We have held many times that one who pleads an express oral contract cannot ordinarily recover upon an implied contract or quantum meruit. Maasdam v. Estate of Maasdam, 237 Iowa 877, 884, 24 N.W.2d 316, 320, and citations; Lautenbach v. Meredith, 240 Iowa 166, 168, 35 N.W.2d 870, 871; In re Trust of Spilka, 250 Iowa 1021, 1027, 97 N.W.2d 625, 628; Christensen v. Iowa State Highway Comm., 252 Iowa 1351, 1353, 110 N.W.2d 573, 575. See also Usgaard v. Silver Crest Golf Club, 256 Iowa 453, 455, 27 N.W.2d 636, 637; 17 A C.J.S. Contracts § 569a, pages 1095, 1096. This rule applies here to plaintiff's right to recover from defendants under Count I. We will later consider plaintiff's right to recover under Count III on a theory of unjust enrichment.

III. We are not content to rest our holding as to Count I on the proposition plaintiff did not plead an implied contract with defendants. We think the proof does not support recovery on the theory of implied contract with them. It is clear there would be no such implied contract if plaintiff's contract was with Clouse as principal contractor and plaintiff furnished the material and labor as a subcontractor under him.

The written contract between defendants and Clouse required him to furnish the gutters and downspouts, plumbing and heating.
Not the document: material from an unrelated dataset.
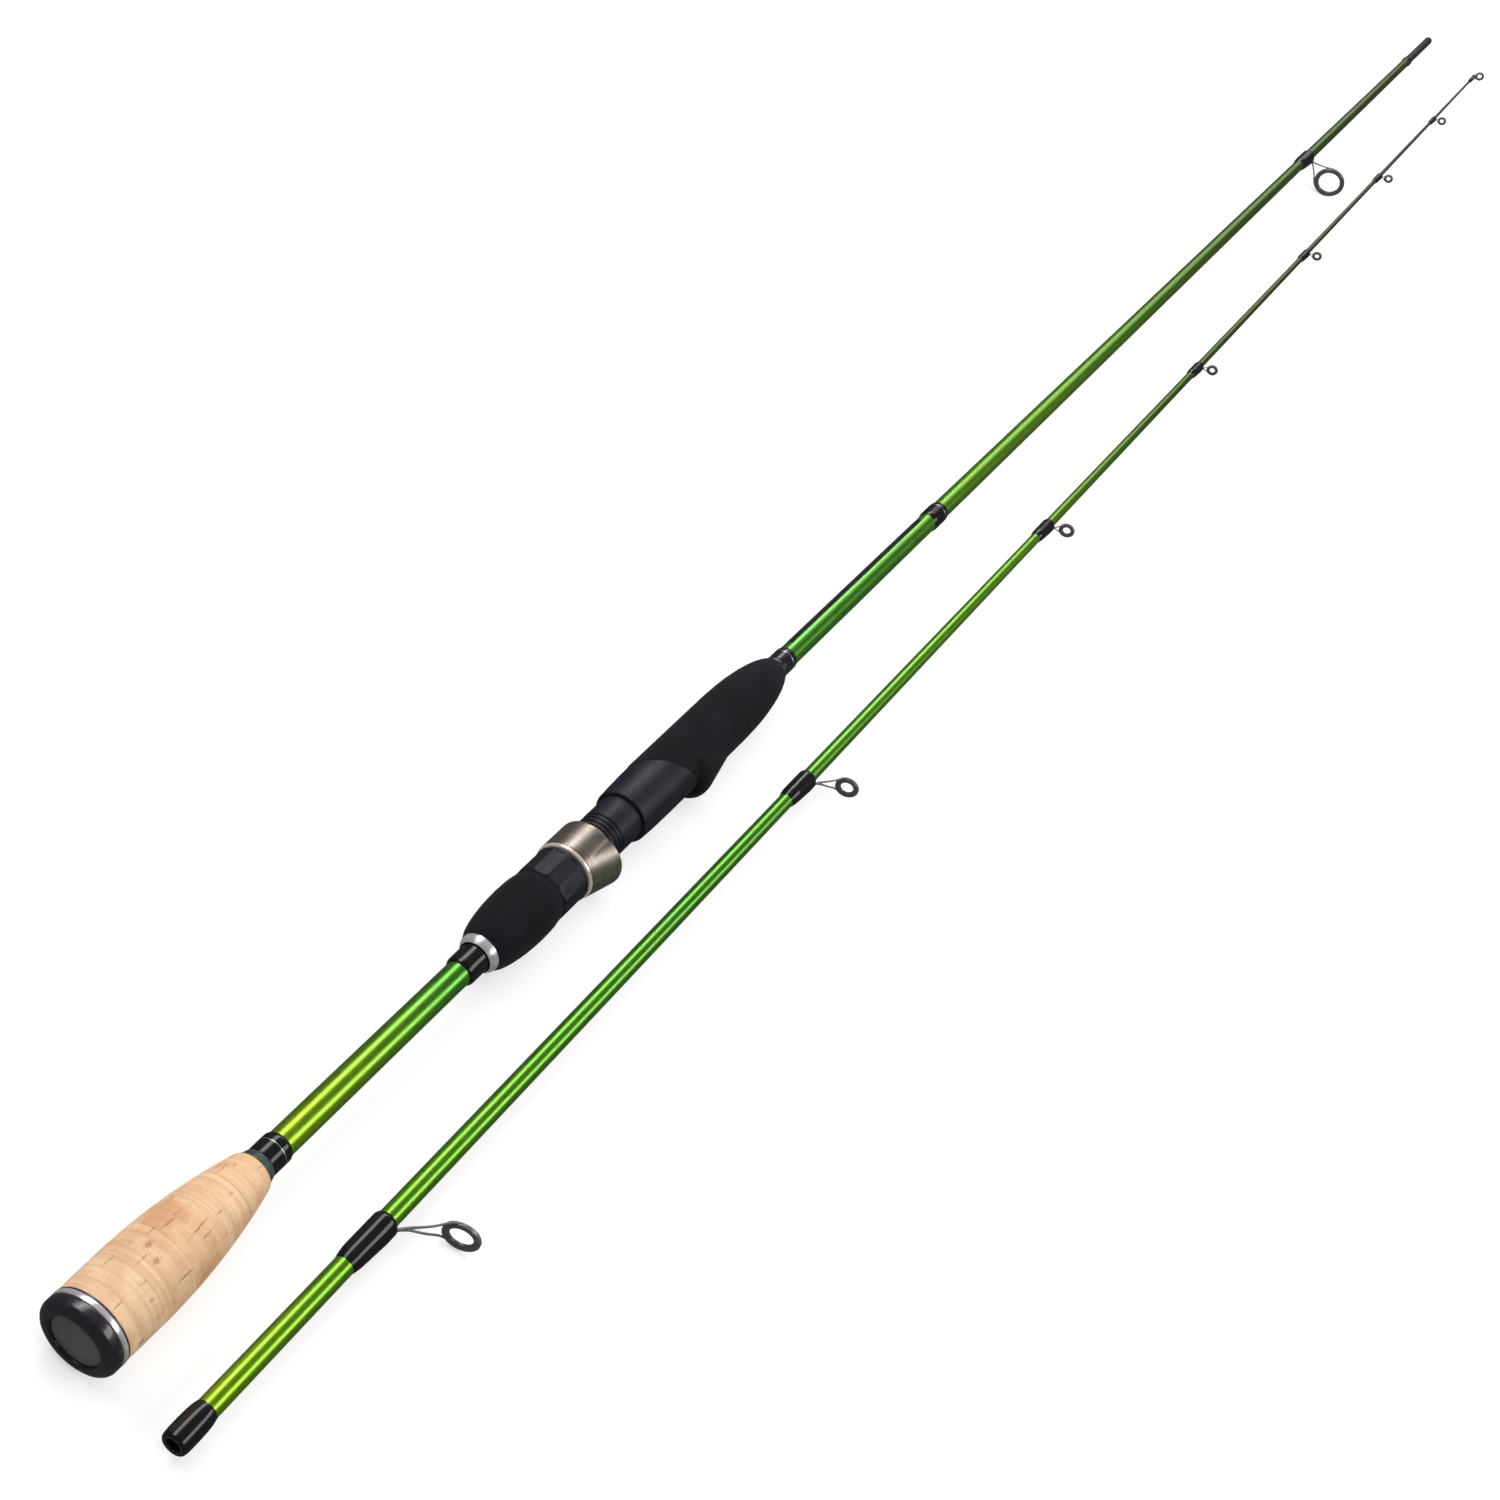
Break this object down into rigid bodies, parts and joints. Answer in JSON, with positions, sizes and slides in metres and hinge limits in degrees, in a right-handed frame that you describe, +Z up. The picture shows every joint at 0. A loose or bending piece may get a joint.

Clouse had obtained a bid on these items from someone in Mason City engaged in such work. (Clouse lived in Mason City.) Greenfield suggested to Clouse he might want a bid from plaintiff. Accordingly these two went to plaintiff's shop in Hampton. Only Mrs. Guldberg was there. She testified Greenfield introduced her to Clouse as the contractor who would build defendants' new home. She wrote down some preliminary information regarding the plumbing and heating and asked...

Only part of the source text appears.